◆ SOURCE EXCERPT
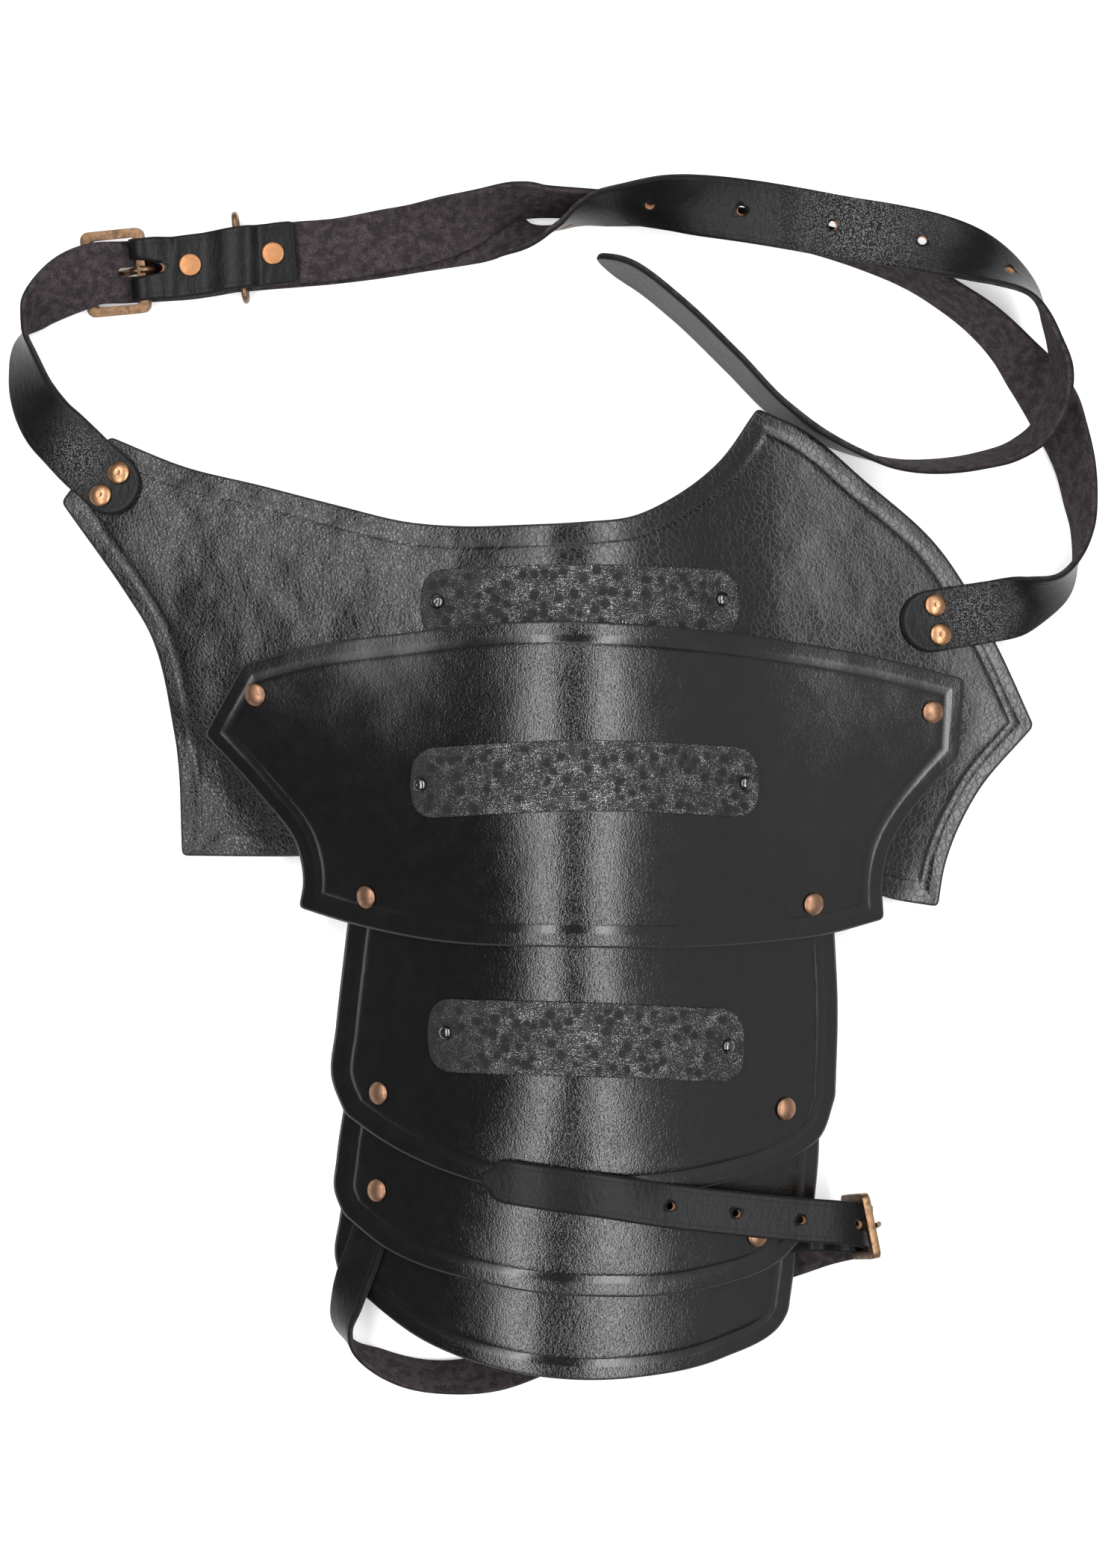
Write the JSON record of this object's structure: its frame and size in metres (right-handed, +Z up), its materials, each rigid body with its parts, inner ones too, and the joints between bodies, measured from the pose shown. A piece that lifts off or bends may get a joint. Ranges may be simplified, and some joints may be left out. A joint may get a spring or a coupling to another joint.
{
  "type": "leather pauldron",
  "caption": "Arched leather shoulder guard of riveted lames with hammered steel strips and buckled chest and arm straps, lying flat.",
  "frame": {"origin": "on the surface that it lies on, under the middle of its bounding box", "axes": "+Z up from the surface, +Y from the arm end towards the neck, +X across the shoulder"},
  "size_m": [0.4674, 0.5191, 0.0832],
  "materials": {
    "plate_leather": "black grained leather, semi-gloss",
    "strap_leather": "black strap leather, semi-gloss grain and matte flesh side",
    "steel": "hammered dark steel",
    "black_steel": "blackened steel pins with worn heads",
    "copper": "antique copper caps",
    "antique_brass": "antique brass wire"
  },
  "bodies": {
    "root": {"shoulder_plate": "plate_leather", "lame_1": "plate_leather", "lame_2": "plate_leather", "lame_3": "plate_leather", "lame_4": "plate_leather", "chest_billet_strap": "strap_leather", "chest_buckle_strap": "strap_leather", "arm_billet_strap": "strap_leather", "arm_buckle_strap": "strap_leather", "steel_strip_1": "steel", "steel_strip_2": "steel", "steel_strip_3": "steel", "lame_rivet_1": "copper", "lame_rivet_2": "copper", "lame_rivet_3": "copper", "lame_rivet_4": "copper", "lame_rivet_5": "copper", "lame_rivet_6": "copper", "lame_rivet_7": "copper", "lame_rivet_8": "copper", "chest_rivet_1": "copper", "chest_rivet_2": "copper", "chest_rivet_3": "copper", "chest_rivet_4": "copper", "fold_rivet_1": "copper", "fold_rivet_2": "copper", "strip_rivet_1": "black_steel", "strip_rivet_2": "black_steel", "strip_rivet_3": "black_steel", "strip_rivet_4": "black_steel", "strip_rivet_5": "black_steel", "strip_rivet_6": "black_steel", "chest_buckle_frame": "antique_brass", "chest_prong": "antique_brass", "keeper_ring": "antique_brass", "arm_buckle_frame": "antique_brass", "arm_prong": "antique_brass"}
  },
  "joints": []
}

◆ CHALLENGE
Reproduce every line of the data verbatim.

◆ RESULT
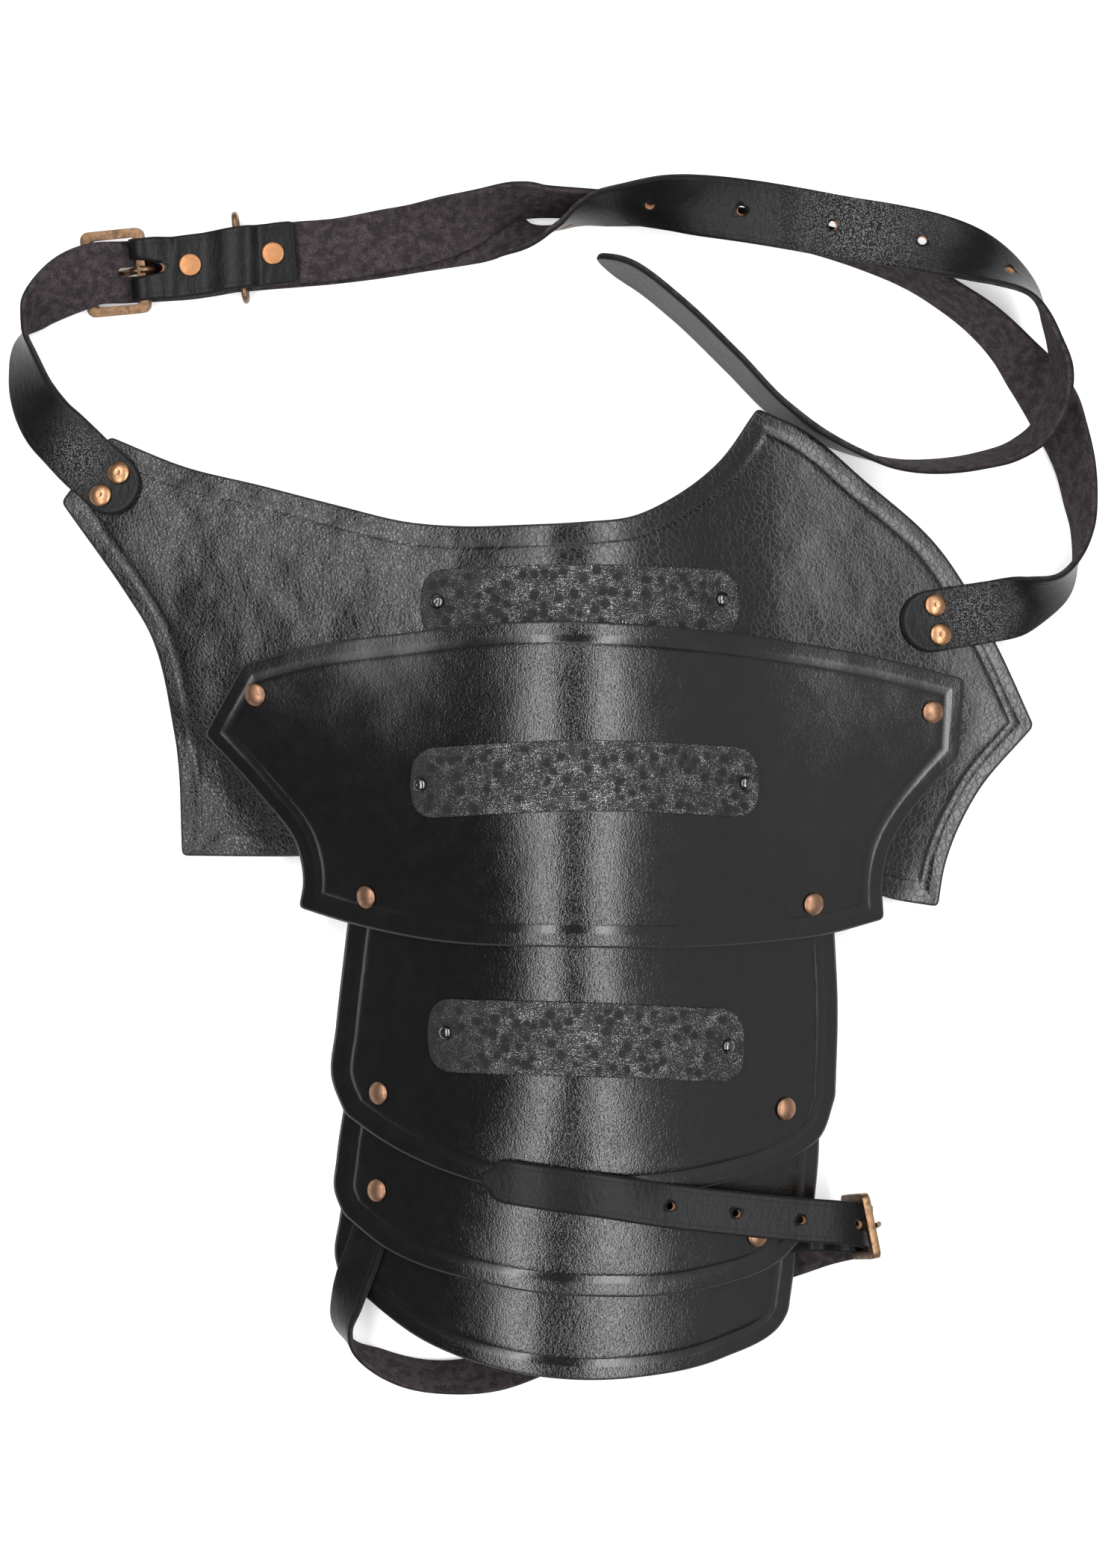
Write the JSON record of this object's structure: its frame and size in metres (right-handed, +Z up), its materials, each rigid body with its parts, inner ones too, and the joints between bodies, measured from the pose shown. A piece that lifts off or bends may get a joint. Ranges may be simplified, and some joints may be left out. A joint may get a spring or a coupling to another joint.
{
  "type": "leather pauldron",
  "caption": "Arched leather shoulder guard of riveted lames with hammered steel strips and buckled chest and arm straps, lying flat.",
  "frame": {"origin": "on the surface that it lies on, under the middle of its bounding box", "axes": "+Z up from the surface, +Y from the arm end towards the neck, +X across the shoulder"},
  "size_m": [0.4674, 0.5191, 0.0832],
  "materials": {
    "plate_leather": "black grained leather, semi-gloss",
    "strap_leather": "black strap leather, semi-gloss grain and matte flesh side",
    "steel": "hammered dark steel",
    "black_steel": "blackened steel pins with worn heads",
    "copper": "antique copper caps",
    "antique_brass": "antique brass wire"
  },
  "bodies": {
    "root": {"shoulder_plate": "plate_leather", "lame_1": "plate_leather", "lame_2": "plate_leather", "lame_3": "plate_leather", "lame_4": "plate_leather", "chest_billet_strap": "strap_leather", "chest_buckle_strap": "strap_leather", "arm_billet_strap": "strap_leather", "arm_buckle_strap": "strap_leather", "steel_strip_1": "steel", "steel_strip_2": "steel", "steel_strip_3": "steel", "lame_rivet_1": "copper", "lame_rivet_2": "copper", "lame_rivet_3": "copper", "lame_rivet_4": "copper", "lame_rivet_5": "copper", "lame_rivet_6": "copper", "lame_rivet_7": "copper", "lame_rivet_8": "copper", "chest_rivet_1": "copper", "chest_rivet_2": "copper", "chest_rivet_3": "copper", "chest_rivet_4": "copper", "fold_rivet_1": "copper", "fold_rivet_2": "copper", "strip_rivet_1": "black_steel", "strip_rivet_2": "black_steel", "strip_rivet_3": "black_steel", "strip_rivet_4": "black_steel", "strip_rivet_5": "black_steel", "strip_rivet_6": "black_steel", "chest_buckle_frame": "antique_brass", "chest_prong": "antique_brass", "keeper_ring": "antique_brass", "arm_buckle_frame": "antique_brass", "arm_prong": "antique_brass"}
  },
  "joints": []
}